All hail Queen Gemma.

While I barely made it to this night considering my shitty grades, my twin sister gracefully arrived with perfect attendance and straight As, earning the adoration and praise of every single person in this auditorium.

They all cheer proudly as she takes her turn across the stage I just dragged myself across.

I just want to go home, dammit.

“Can you believe we finally did it?” she whispers once she’s seated again beside me in our chairs, diploma in her dainty hand. “PMU, here we come.”

Nudging her with my shoulder, I smirk at her. “You’re going alone, sis. I told you. I can’t do college.”

Her bottom lip juts out despite us having this same conversation over and over again. No matter what I do, I’ll never be as smart as my sister…or good.

Gemma is just good.

The angel to my devil.

A twin who stole all the decent genes and left me with all the genetic garbage.
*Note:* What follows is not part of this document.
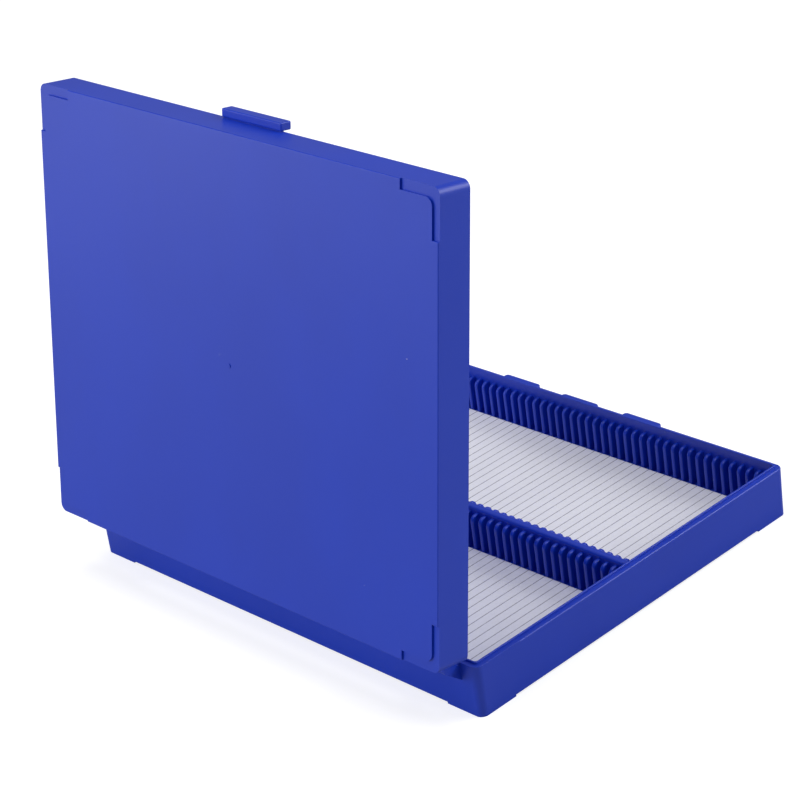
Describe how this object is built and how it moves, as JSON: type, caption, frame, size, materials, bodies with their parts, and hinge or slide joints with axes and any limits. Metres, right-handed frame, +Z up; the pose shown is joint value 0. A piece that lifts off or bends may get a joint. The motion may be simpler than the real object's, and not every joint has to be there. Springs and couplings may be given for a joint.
{
  "type": "microscope slide storage box",
  "caption": "Flat hinged plastic box for microscope slides: tray with two rows of ribbed slots over lined floors, shallow lid with a latch tab, shown open.",
  "frame": {"origin": "bottom centre of the open box's bounding box, on the plane of the feet", "axes": "+X along the hinge, +Y from the latch wall towards the hinge, +Z up"},
  "size_m": [0.208, 0.1878, 0.1948],
  "materials": {
    "tray_plastic": "satin royal blue ABS with a faint moulded texture",
    "lid_plastic": "satin royal blue ABS with a faint moulded texture",
    "pin_steel": "nickel-plated wire",
    "liner_card": "matt off-white card with fine printed lines"
  },
  "bodies": {
    "tray": {"base_tray": "tray_plastic", "hinge_pin_left": "pin_steel", "hinge_pin_right": "pin_steel", "liner_front_row": "liner_card", "liner_rear_row": "liner_card"},
    "lid": {"lid_shell": "lid_plastic"}
  },
  "joints": [
    {"name": "lid_hinge", "type": "hinge", "parent": "tray", "child": "lid", "pos_m": [0, 0.08087, 0.02089], "axis": [-1, 0, 0], "range_deg": [-80, 100]}
  ]
}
“You can’t live with Mom and Dad forever,” she says with a frown. “And why would you want to? They suffocate us.”

Her.

They suffocate her.

If she thinks they’ll allow her to live on campus like she wants, she’s out of her mind. Dad is overly protective of her.

“I’ll figure something out,” I say with a shrug.

The last person walks across the stage and then the principal is back at the microphone, speaking about following our dreams and living life to the fullest. Gemma and every other fool around me grin at him, eating up all his empowering words.

Not me.

I just want to get the hell out of here.

“Cool tattoo,” Brandy, a girl sitting on my left, whispers. She points a finger at my newest tattoo on the back of my hand.

“Graduation gift to myself,” I tell her. “Designed it myself.”

Gemma elbows me. “Mom is going to freak when she sees you got another tattoo.”

We’re eighteen now. It’s not like she or Dad can actually do anything about it.

“I’m so scared,” I deadpan.

The principal congratulating our class and the auditorium subsequently exploding with cheers and applause drown the rest of our conversation. All the girls around me with their fancy hair and caps pinned neatly on clap happily. The guys, however, all try to see who can toss their caps highest into the air. I decide to use mine as a frisbee to try and nail my annoying-ass English teacher in his bald head.

My cap disappears and unfortunately misses. Not that I give a shit. I’m ready to get out of here and go home, hide away in my room until I’m forced to socialize with family for the graduation party Mom has planned.

The next hour is a blur as we shuffle through the crowd, looking for our parents to hitch a ride back home with because we still don’t have cars of our own. Finally, we load up in Dad’s SUV and make the trek back to our property.

As Mom and Gemma chatter with way too much enthusiasm, I stare out the window, wondering what happens from here. I can’t go to college. No way. I’d die from boredom. But I’m also not cut out for working with Dad or my brothers. The military can fuck off because I’m not about to be some meat shield.

It won’t matter that I don’t exactly have it all figured out, though. Dad will expect a plan bright and early tomorrow morning. I’ll have nothing but smart-ass remarks and general disrespect. It’ll end in frustration and slammed doors. I know the drill.